* [STATED TASK]
Print the lines beginning with the one that contains "if shape.isValid() else" and ending with the one that contains "obj.parent = empty", exactly, both included, and no other lines.

....

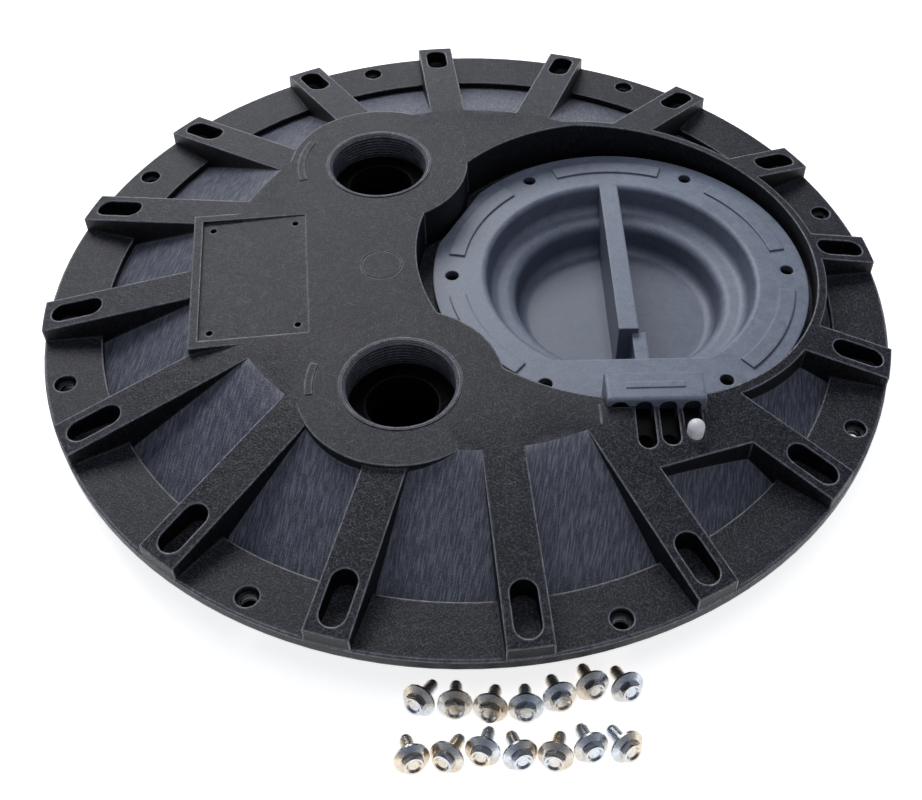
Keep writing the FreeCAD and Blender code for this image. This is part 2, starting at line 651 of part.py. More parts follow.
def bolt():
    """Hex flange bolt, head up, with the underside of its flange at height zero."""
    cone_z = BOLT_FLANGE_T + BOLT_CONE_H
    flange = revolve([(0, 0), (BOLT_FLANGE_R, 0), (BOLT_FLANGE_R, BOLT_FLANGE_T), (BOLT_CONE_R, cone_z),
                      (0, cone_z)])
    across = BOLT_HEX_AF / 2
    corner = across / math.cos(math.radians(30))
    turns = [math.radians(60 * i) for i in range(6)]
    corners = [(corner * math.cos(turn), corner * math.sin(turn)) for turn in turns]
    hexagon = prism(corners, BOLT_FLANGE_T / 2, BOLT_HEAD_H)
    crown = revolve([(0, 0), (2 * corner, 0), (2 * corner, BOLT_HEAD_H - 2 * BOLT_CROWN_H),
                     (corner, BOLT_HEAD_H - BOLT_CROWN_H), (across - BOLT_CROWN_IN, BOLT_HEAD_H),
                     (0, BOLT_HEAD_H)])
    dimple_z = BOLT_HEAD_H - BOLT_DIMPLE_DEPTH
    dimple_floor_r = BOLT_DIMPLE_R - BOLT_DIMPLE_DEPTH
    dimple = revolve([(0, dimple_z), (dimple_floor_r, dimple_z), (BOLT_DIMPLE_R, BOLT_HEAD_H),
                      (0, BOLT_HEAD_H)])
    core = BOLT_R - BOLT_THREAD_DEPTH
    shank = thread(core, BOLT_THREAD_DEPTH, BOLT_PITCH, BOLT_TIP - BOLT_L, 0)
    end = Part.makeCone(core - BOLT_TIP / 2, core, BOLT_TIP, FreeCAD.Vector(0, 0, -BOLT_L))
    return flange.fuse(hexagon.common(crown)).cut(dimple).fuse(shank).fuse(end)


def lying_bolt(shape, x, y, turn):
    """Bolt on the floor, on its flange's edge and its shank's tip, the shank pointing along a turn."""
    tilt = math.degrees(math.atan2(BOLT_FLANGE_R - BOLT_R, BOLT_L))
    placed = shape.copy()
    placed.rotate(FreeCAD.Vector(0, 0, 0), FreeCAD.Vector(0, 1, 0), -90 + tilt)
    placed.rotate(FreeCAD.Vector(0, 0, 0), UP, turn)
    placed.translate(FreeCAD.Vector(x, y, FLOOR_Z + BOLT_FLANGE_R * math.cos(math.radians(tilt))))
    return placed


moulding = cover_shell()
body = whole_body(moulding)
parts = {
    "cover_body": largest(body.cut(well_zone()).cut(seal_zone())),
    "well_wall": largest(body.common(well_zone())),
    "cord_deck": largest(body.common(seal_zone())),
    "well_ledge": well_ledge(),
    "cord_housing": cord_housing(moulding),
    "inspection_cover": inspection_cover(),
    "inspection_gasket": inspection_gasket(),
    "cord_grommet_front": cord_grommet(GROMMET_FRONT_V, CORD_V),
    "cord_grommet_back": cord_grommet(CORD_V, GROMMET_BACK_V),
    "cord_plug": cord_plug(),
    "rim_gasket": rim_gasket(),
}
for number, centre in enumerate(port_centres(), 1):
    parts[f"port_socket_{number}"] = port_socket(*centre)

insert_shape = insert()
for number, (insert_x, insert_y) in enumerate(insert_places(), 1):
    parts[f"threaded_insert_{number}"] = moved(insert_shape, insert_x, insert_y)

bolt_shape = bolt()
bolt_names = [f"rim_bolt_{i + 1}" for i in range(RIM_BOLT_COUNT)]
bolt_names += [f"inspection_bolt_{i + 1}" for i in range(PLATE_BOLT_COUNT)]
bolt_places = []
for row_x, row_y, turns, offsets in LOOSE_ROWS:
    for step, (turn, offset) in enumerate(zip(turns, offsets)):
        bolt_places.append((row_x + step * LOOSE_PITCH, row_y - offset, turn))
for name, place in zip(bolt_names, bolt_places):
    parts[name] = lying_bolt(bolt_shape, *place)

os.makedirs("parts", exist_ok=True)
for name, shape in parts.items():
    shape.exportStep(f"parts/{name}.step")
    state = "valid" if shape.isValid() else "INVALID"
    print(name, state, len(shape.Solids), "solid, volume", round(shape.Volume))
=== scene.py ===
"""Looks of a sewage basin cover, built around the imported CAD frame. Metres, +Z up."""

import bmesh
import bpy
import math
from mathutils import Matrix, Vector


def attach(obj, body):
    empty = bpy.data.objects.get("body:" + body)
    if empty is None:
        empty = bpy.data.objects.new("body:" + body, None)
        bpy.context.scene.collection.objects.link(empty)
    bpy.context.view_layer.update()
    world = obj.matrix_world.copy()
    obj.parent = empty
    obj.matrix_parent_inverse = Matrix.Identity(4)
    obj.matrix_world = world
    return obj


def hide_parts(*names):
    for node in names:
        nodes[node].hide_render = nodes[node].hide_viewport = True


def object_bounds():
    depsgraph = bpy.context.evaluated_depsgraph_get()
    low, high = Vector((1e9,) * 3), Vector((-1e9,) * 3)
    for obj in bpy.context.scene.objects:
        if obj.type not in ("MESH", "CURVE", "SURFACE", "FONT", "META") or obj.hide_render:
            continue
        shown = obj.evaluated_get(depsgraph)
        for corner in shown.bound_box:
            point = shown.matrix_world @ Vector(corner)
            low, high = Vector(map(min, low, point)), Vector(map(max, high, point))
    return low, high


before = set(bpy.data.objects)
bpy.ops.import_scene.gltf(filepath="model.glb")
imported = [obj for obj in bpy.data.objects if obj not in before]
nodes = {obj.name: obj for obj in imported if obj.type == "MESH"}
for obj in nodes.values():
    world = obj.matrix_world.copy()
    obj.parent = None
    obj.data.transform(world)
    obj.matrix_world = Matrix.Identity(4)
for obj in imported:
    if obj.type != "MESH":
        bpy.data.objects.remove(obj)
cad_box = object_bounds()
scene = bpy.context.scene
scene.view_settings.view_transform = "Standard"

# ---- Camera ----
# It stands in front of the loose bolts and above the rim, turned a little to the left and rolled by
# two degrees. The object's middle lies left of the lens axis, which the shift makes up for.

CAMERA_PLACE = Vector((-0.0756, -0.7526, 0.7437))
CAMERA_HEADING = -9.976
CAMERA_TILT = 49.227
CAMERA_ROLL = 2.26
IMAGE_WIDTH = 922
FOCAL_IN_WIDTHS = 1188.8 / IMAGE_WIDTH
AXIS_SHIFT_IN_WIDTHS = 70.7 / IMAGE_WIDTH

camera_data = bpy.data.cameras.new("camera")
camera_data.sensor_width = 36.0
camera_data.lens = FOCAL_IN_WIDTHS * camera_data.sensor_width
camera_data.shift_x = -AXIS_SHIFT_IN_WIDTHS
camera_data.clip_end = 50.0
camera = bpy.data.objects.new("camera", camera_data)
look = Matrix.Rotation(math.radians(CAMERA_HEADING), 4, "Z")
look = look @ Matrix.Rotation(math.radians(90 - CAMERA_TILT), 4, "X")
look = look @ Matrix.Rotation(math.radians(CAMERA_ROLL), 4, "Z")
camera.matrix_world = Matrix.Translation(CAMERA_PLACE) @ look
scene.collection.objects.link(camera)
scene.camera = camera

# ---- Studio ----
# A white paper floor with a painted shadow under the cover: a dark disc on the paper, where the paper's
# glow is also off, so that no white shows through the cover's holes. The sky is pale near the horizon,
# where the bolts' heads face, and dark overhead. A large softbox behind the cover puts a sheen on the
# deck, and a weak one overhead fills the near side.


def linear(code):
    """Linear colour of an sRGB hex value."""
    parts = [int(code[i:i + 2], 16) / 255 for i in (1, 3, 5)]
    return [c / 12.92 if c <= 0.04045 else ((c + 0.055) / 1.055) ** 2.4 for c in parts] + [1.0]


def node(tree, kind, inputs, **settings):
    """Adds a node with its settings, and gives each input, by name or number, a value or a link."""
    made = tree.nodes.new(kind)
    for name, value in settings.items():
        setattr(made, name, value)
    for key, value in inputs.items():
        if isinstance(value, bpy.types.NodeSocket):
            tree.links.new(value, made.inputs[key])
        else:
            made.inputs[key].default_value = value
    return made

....

* [FULL OUTPUT]
    state = "valid" if shape.isValid() else "INVALID"
    print(name, state, len(shape.Solids), "solid, volume", round(shape.Volume))
=== scene.py ===
"""Looks of a sewage basin cover, built around the imported CAD frame. Metres, +Z up."""

import bmesh
import bpy
import math
from mathutils import Matrix, Vector


def attach(obj, body):
    empty = bpy.data.objects.get("body:" + body)
    if empty is None:
        empty = bpy.data.objects.new("body:" + body, None)
        bpy.context.scene.collection.objects.link(empty)
    bpy.context.view_layer.update()
    world = obj.matrix_world.copy()
    obj.parent = empty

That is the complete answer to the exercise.